А прецеденты есть? Про кого-то стало уже известно?

– Уверен, что да. Есть целые аналитические, можно сказать, институты. Ловили же Silk Road. И продавали кучу биткоинов, национализировали и продавали маршалы США,

Что вы думаете про саму технологию блокчейн? 

– Может, за ней что-то и есть.  Технология – цепь блоков. Как-то они криптографически подтверждаются. Ожидают, что они валидны.  Сама технология очень проста. Наверное, она еще не раз будет применена.

«Я хиппи, и я всю жизнь был против государства»

– Про одну очень известную раскрученную компанию, которая сейчас делает ICO. Если бы у вас была возможность вложить криптовалюту Telegram, вы бы вложили?

– Нет. Наверное, нет уже. Может, у них и получится, не хочу критиковать... тьфу-тьфу-тьфу, мне хочется, чтобы у Дурова все получилось... но пока мне кажется, что подняли почти ярд баксов, чтобы сделать что? Еще одну криптовалюту? Внутри Telegram? Знаете, очень хорошо, когда ты под радарами и тебя никто не трогает. Telegram уже слабо быть под радарами. Когда они начнут делать вот это, им будет очень трудно.
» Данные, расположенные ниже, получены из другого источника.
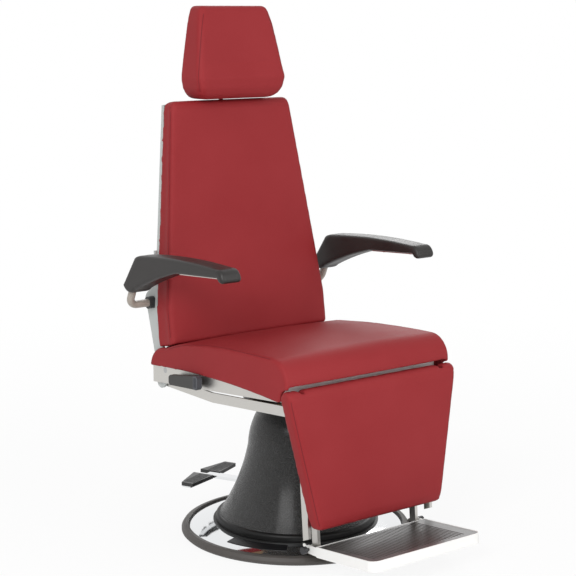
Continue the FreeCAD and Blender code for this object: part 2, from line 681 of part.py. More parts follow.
# Pump, piston and swivel
housing = [
    rod("pump_barrel", "Z", "housing_radius", "housing_top - dome_under", z="dome_under"),
    rod("pump_flange", "Z", "housing_flange_radius", "flange_top - dome_under", z="dome_under"),
]
for label, side in SIDES:
    low = "pedal_lug_start" if side > 0 else "-pedal_pin_half"
    high = "pedal_pin_half" if side > 0 else "-pedal_lug_start"
    housing.append(pedal_block("pump_lug_" + label, low, high, "housing_radius / 2",
                               "pedal_pivot_reach", "pedal_pivot_height - pedal_hub_radius",
                               "pedal_pivot_height + pedal_hub_radius"))
    x, y = pedal_spot(low, "pedal_pivot_reach")
    housing.append(rod("pump_eye_" + label, "X", "pedal_hub_radius", "pedal_lug_thickness", x, y,
                       "pedal_pivot_height", "pedal_turn"))
name_it(cut("pump_housing", join("pump_blank", housing),
            pedal_rod("pump_pin_bore", "pedal_pin_radius", "pedal_pin_half"),
            rod("pump_bore", "Z", "housing_bore", "housing_top", z="piston_bottom - housing_floor"),
            group("pump_bolt_holes", bolt_ring("pump_bolt_hole", "base_bolt_radius", "bolt_low",
                                               "flange_top + overrun - bolt_low"))),
        "pump_housing")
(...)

Это может и не очень хорошо кончиться.

– Вы Дурову самому симпатизируете?

Да, конечно. Он очень симпатичен.

А чем?

– Ну я тоже хиппи и всю жизнь был против государства. Я не желаю ему зла, но мое дело – минимум взаимодействия с государством. Уплатил налоги – и спи спокойно. Да еще лучше, чтоб они не знали, сколько я должен налогов. Не люблю государство, не люблю с ним взаимодействовать. Вот в этом мы с ним похожи. Он тоже за простого частного человека, против того, чтобы какие-то люди знали про нас то, что мы не хотим, чтобы они знали.

– Спасибо вам большое. Отличный, мне кажется, разговор.